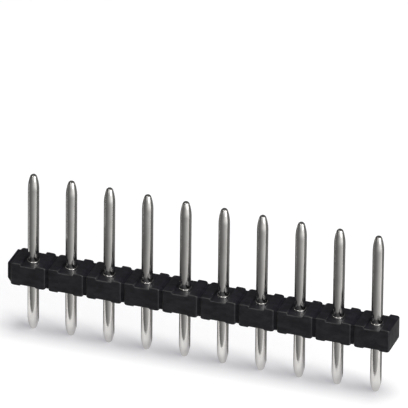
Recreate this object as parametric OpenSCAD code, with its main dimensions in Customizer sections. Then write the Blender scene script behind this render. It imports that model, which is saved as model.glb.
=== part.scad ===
// Pin header strip: one moulded housing with a row of round contact pins pressed through it.
// The origin is the middle of the row on the board plane, +X runs along the row, +Z up the contact posts.

/* [Row] */
// Distance from one pin to the next
pitch = 3.5; // [3.2:0.1:5]

/* [Housing] */
// Depth of the housing, front to back
body_depth = 2.92; // [2.4:0.02:4]
// Height of the housing over its top ribs
body_height = 2.16; // [1.6:0.02:4]
// Depth of the cross channel in the top of each pole
channel_depth = 0.2; // [0.1:0.01:0.4]
// Width of the floor of the channels, top and underside
channel_floor = 1.34; // [1.26:0.02:1.6]
// Width of the sloped step on each side of a channel
step_run = 0.07; // [0.05:0.01:0.2]
// Height of the stand-off ribs on the underside
standoff = 0.1; // [0.05:0.01:0.3]

/* [Break-off grooves] */
// Width of the groove between two poles
groove_width = 0.28; // [0.15:0.01:0.4]
// Depth of the groove in the front and the back
groove_depth = 0.16; // [0.1:0.01:0.5]
// Depth of the groove below the top ribs
groove_top = 0.13; // [0.08:0.01:0.3]
// Depth of the groove above the stand-off ribs
groove_under = 0.12; // [0.08:0.01:0.3]
// Radius of the upright edges of a pole
edge_r = 0.14; // [0.05:0.01:0.2]
// How far the rounded shoulders beside a groove run in along the top
shoulder_run = 0.3; // [0.15:0.01:0.35]
// How far the shoulders drop at the groove
shoulder_drop = 0.11; // [0.05:0.01:0.15]
// How far the rounded toes beside a groove run in along the underside
toe_run = 0.3; // [0.1:0.01:0.3]
// How far the toes rise at the groove
toe_rise = 0.1; // [0.04:0.01:0.15]
// Length of the broken web that is left on the first pole
stub_length = 0.28; // [0.1:0.01:0.4]
// Height of the slanted break under that web
stub_break = 0.42; // [0.2:0.01:0.8]

/* [Pins] */
// Diameter of a pin
pin_d = 1; // [0.8:0.02:1.1]
// Length of the contact post above the channel floor
post_length = 8.52; // [5:0.02:16]
// Length of the solder tail below the board plane
tail_length = 4.88; // [3:0.02:8]
// Length of the nose of the contact post
post_nose = 1.5; // [1:0.05:3]
// Radius of the rounded tip of the contact post
post_tip_r = 0.32; // [0.15:0.01:0.36]
// Length of the nose of the solder tail
tail_nose = 1.2; // [0.8:0.05:2]
// Radius of the rounded tip of the solder tail
tail_tip_r = 0.34; // [0.15:0.01:0.36]
// Radius of the bead that the pin sits down on
bead_r = 0.07; // [0.04:0.01:0.1]
// Height of the coined flutes above the pin's surface
flute_rise = 0.06; // [0.03:0.01:0.1]
// Depth of the coined flutes
flute_depth = 0.04; // [0.02:0.01:0.08]

/* [Hidden] */
NODES = ["housing", "pin_01", "pin_02", "pin_03", "pin_04", "pin_05",
         "pin_06", "pin_07", "pin_08", "pin_09", "pin_10"];
$fn = 48;

pole_count = len(NODES) - 1;
pole_width = pitch - groove_width;
pin_r = pin_d / 2;
channel_floor_z = body_height - channel_depth;
web_depth = body_depth - 2 * groove_depth;
web_floor_z = groove_under;
web_top_z = body_height - groove_top;
// How far a web runs into the poles that it joins
web_root = 0.3;
// How far a cutter stands out of what it cuts
over = 0.5;
// Number of coined flutes round a pin, and of steps in the two arcs of a nose
flutes = 12;
flank_steps = 6;
tip_steps = 8;

function pole_x(i) = (i - (pole_count + 1) / 2) * pitch;

// Points of an arc about the centre c, from angle a to angle b
function arc(c, r, a, b, steps) =
    [for (k = [0 : steps]) c + r * [cos(a + (b - a) * k / steps), sin(a + (b - a) * k / steps)]];

// Radius of the flank that leaves the pin's side smoothly and runs smoothly into the tip
function flank_r(nose, tip_r) = (pow(pin_r, 2) + pow(nose - tip_r, 2) - pow(tip_r, 2)) / (2 * (pin_r - tip_r));

// Half outline of a round end of the given length, with a long flank and a rounded tip
function nose_outline(length, nose, tip_r) =
    let (r = flank_r(nose, tip_r), turn = atan((nose - tip_r) / (r - pin_r)))
    concat(
        [[0, 0], [pin_r, 0]],
        arc([pin_r - r, length - nose], r, 0, turn, flank_steps),
        [for (p = arc([0, length - tip_r], tip_r, turn, 90, tip_steps)) if (p != p[0]) p]
    );

// Square with round corners, centred
module rounded_square(size, r) {
    for (turned = [false, true]) square(turned ? [size.x, size.y - 2 * r] : [size.x - 2 * r, size.y], center = true);
    for (x = [-1, 1], y = [-1, 1]) translate([x * (size.x / 2 - r), y * (size.y / 2 - r)]) circle(r);
}

// Cutter that leaves a low arc on the upper right corner, which lies at the origin
module corner_cutter(run, drop) {
    r = (pow(run, 2) + pow(drop, 2)) / (2 * drop);
    difference() {
        translate([-run, -drop]) square([run + over, drop + over]);
        translate([-run, -r]) circle(r);
    }
}

// Outline of a channel with sloped sides, its floor at the given height and its mouth towards +Y
module channel(floor_at, depth) {
    slope = step_run / depth;
    polygon([
        [-channel_floor / 2, floor_at],
        [channel_floor / 2, floor_at],
        [channel_floor / 2 + slope * (depth + over), floor_at + depth + over],
        [-channel_floor / 2 - slope * (depth + over), floor_at + depth + over]
    ]);
}

// Front view of one pole: ribs on top and underneath, with a channel between them
module pole_front() {
    difference() {
        translate([-pole_width / 2, 0]) square([pole_width, body_height]);
        for (side = [0, 1]) mirror([side, 0]) {
            translate([pole_width / 2, body_height]) corner_cutter(shoulder_run, shoulder_drop);
            translate([pole_width / 2, 0]) mirror([0, 1]) corner_cutter(toe_run, toe_rise);
        }
        channel(channel_floor_z, channel_depth);
        mirror([0, 1]) channel(-standoff, standoff);
    }
}

// Extrudes a front view to the given depth, centred on the row
module upright(depth) {
    translate([0, depth / 2, 0]) rotate([90, 0, 0]) linear_extrude(depth) children();
}

module pole() {
    intersection() {
        upright(body_depth + 2 * over) pole_front();
        translate([0, 0, -over]) linear_extrude(body_height + 2 * over)
            rounded_square([pole_width, body_depth], edge_r);
    }
}

// Web that joins two poles at the bottom of their break-off groove
module web() {
    length = groove_width + 2 * web_root;
    translate([-length / 2, -web_depth / 2, web_floor_z]) cube([length, web_depth, web_top_z - web_floor_z]);
}

// What is left of the web where the strip was broken off the longer one
module broken_stub() {
    upright(web_depth) polygon([
        [web_root, web_floor_z],
        [web_root, web_top_z],
        [-stub_length, web_top_z],
        [-stub_length, web_floor_z + stub_break],
        [0, web_floor_z]
    ]);
}

// Fluted outline of the shank, which is also the hole that it is pressed through
module fluted_outline() {
    tip = pin_r + flute_rise;
    polygon([for (k = [0 : 2 * flutes - 1]) (tip - (k % 2) * flute_depth) * [cos(180 * k / flutes), sin(180 * k / flutes)]]);
}

module housing() {
    color("#232326") difference() {
        union() {
            for (i = [1 : pole_count]) translate([pole_x(i), 0, 0]) pole();
            for (i = [1 : pole_count - 1]) translate([pole_x(i + 0.5), 0, 0]) web();
            translate([pole_x(1) - pole_width / 2, 0, 0]) broken_stub();
        }
        for (i = [1 : pole_count])
            translate([pole_x(i), 0, -over]) linear_extrude(body_height + 2 * over) fluted_outline();
    }
}

// One turned pin: solder tail, coined shank, bead and contact post
module pin(i) {
    color("#c9c7c2") translate([pole_x(i), 0, 0]) {
        translate([0, 0, standoff]) mirror([0, 0, 1]) rotate_extrude()
            polygon(nose_outline(tail_length + standoff, tail_nose, tail_tip_r));
        translate([0, 0, standoff]) linear_extrude(channel_floor_z - standoff) fluted_outline();
        translate([0, 0, channel_floor_z]) rotate_extrude() intersection() {
            translate([pin_r, 0]) circle(bead_r);
            square([pin_r + bead_r, bead_r]);
        }
        translate([0, 0, channel_floor_z]) rotate_extrude() polygon(nose_outline(post_length, post_nose, post_tip_r));
    }
}

housing();
for (i = [1 : pole_count]) pin(i);
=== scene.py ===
"""Pin header strip: a moulded housing and its turned pins as finished pieces, in soft studio light."""

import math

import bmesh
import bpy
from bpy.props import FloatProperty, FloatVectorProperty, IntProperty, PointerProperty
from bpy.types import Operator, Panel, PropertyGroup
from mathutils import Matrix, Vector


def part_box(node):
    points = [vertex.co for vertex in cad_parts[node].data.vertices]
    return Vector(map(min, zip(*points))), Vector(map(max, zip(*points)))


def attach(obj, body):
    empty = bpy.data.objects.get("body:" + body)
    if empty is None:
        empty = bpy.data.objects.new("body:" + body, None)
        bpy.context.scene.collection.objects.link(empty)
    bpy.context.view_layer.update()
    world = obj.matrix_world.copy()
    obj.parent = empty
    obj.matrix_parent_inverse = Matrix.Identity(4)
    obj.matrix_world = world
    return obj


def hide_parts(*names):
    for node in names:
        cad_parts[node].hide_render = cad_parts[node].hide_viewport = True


bl_info = {
    "name": "Pin Header Strip",
    "version": (1, 0, 0),
    "blender": (4, 5, 0),
    "location": "3D Viewport > Sidebar > Pin Header",
    "description": "Builds a moulded pin header strip with turned pins, and a studio stage for it",
    "category": "Object",
}

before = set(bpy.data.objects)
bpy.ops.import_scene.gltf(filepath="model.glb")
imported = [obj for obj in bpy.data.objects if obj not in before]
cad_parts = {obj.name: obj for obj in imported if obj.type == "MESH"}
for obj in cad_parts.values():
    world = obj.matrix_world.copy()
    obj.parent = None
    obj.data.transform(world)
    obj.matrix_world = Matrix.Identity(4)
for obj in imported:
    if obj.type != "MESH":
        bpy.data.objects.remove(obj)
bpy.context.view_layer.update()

MM = 0.001
PIN_NODES = sorted(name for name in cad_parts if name.startswith("pin_"))
HOUSING_LOW, HOUSING_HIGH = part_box("housing")
PIN_LOW, PIN_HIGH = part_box(PIN_NODES[0])
# Face strength at which a face leads the shading of the smaller ones beside it
LEADING = 16384
# Radius of the long edges underneath, as a share of those on top
UNDER_EDGE_SHARE = 0.35
# Steps in the arcs of a section's corner, of a corner in the front view, of a nose and of a bead
CORNER_STEPS = 5
STOP_STEPS = 6
NOSE_STEPS = 12
BEAD_STEPS = 6
# Places of the sections at a soft rim, counted in softnesses past it
RIM_STEPS = (-3.0, -1.5, -0.5, 0.5, 1.5)
# Distance below which two points count as one
SAME_POINT = 1e-8
# Part of a normal along one axis from which a face counts as level or upright
STRAIGHT = 0.99999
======
(EXERCISE BRIEF):
From the line with "translate([0, 0, standoff]) mirror([0, 0, 1])" through the line with "obj.matrix_parent_inverse = Matrix.Identity(4)", set down every line exactly and nothing besides.

(COMPLETED EXERCISE):
        translate([0, 0, standoff]) mirror([0, 0, 1]) rotate_extrude()
            polygon(nose_outline(tail_length + standoff, tail_nose, tail_tip_r));
        translate([0, 0, standoff]) linear_extrude(channel_floor_z - standoff) fluted_outline();
        translate([0, 0, channel_floor_z]) rotate_extrude() intersection() {
            translate([pin_r, 0]) circle(bead_r);
            square([pin_r + bead_r, bead_r]);
        }
        translate([0, 0, channel_floor_z]) rotate_extrude() polygon(nose_outline(post_length, post_nose, post_tip_r));
    }
}

housing();
for (i = [1 : pole_count]) pin(i);
=== scene.py ===
"""Pin header strip: a moulded housing and its turned pins as finished pieces, in soft studio light."""

import math

import bmesh
import bpy
from bpy.props import FloatProperty, FloatVectorProperty, IntProperty, PointerProperty
from bpy.types import Operator, Panel, PropertyGroup
from mathutils import Matrix, Vector


def part_box(node):
    points = [vertex.co for vertex in cad_parts[node].data.vertices]
    return Vector(map(min, zip(*points))), Vector(map(max, zip(*points)))


def attach(obj, body):
    empty = bpy.data.objects.get("body:" + body)
    if empty is None:
        empty = bpy.data.objects.new("body:" + body, None)
        bpy.context.scene.collection.objects.link(empty)
    bpy.context.view_layer.update()
    world = obj.matrix_world.copy()
    obj.parent = empty
    obj.matrix_parent_inverse = Matrix.Identity(4)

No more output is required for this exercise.